Business-oriented Asuncion daily La Nacion
stated (3/30): "What's more, the
Pentagon wants to bomb Iraqi television and a general edits the news of CNN, so
that they can only show what is politically correct. The war in Iraq is carried out on two
fronts.... The truth must be fought
TRINIDAD AND TOBAGO: "Strike Against Saddam"
Robert Clarke wrote in the conservative Trinidad Guardian
(3/27): "Whichever way war goes,
and we all know which way that will be, Saddam, in a sense, will have
won.... Because what we are seeing in
this televised war is not a dictator's torturous ways but something better
known in local parlance as advantage....
Alongside the war of bullets, being fought live on cable news, is a secondary
war of propaganda. It is a war of
justification and support for an aggressive U.S. regime, which, seemingly
unbeknownst to network news channels, is betrayed by the very violence it
presents.

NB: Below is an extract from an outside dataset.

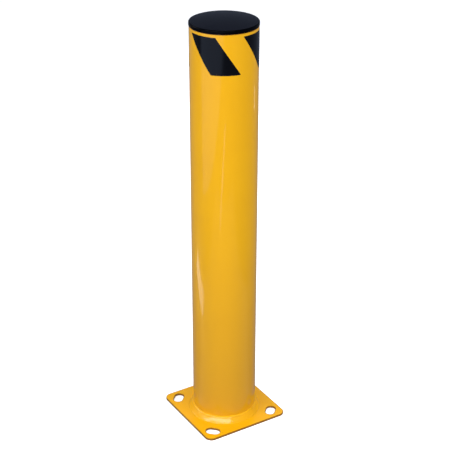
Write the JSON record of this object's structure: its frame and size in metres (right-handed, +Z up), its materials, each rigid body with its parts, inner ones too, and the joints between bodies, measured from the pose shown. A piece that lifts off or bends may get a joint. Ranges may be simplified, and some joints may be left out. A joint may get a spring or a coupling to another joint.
{
  "type": "safety bollard",
  "caption": "Round steel safety post welded to a square slotted base plate, with a plug-in end cap and slanted warning stripes of tape.",
  "frame": {"origin": "centre of the base plate's underside, on the floor", "axes": "+Z up the post; X and Y along the sides of the base plate"},
  "size_m": [0.2032, 0.2032, 0.9144],
  "materials": {
    "yellow_coat": "glossy powder coat",
    "black_plastic": "satin",
    "black_tape": "gloss"
  },
  "bodies": {
    "post": {"base_plate": "yellow_coat", "post_tube": "yellow_coat", "base_weld": "yellow_coat", "stripe_front": "black_tape", "stripe_right": "black_tape", "stripe_back": "black_tape", "stripe_left": "black_tape"},
    "cap": {"end_cap": "black_plastic"}
  },
  "joints": [
    {"name": "cap_lift", "type": "slide", "parent": "post", "child": "cap", "axis": [0, 0, 1], "range_m": [0, 0.06]}
  ]
}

But that secondary war is
being lost because stories are seeping out--of little girls with shrapnel in
their spines. And not even the
complicity of the cable news media can stop the hemorrhage."
Tony Fraser opined in the conservative Trinidad Guardian
(3/27): "The propaganda war against
Iraq is being waged as ferociously as the bombing of Baghdad.... A snapshot examination of this propaganda war
should be interesting, even entertaining at times. 'Skilful and courageous' soldiers are opposed
to 'fanatics'... Then there was this
righteous 'war' to be fought by the 'coalition' forces--what war; when the U.S.
and British possess truly 'weapons of mass destruction' that have been
decimating the infrastructure of Baghdad, and for all we know killing hundreds
of innocent Iraqis? Can that be described
as 'war'?... Guerrilla warfare is
referred to disparagingly, because according to the script, the Iraqi soldiers
were supposed to surrender or be annihilated by the bombs. I leave this possibility to hang for the
moment: can Bush and Blair be laying the ground for large segments of humanity
to be separated into hostile Islamic and Christian camps?"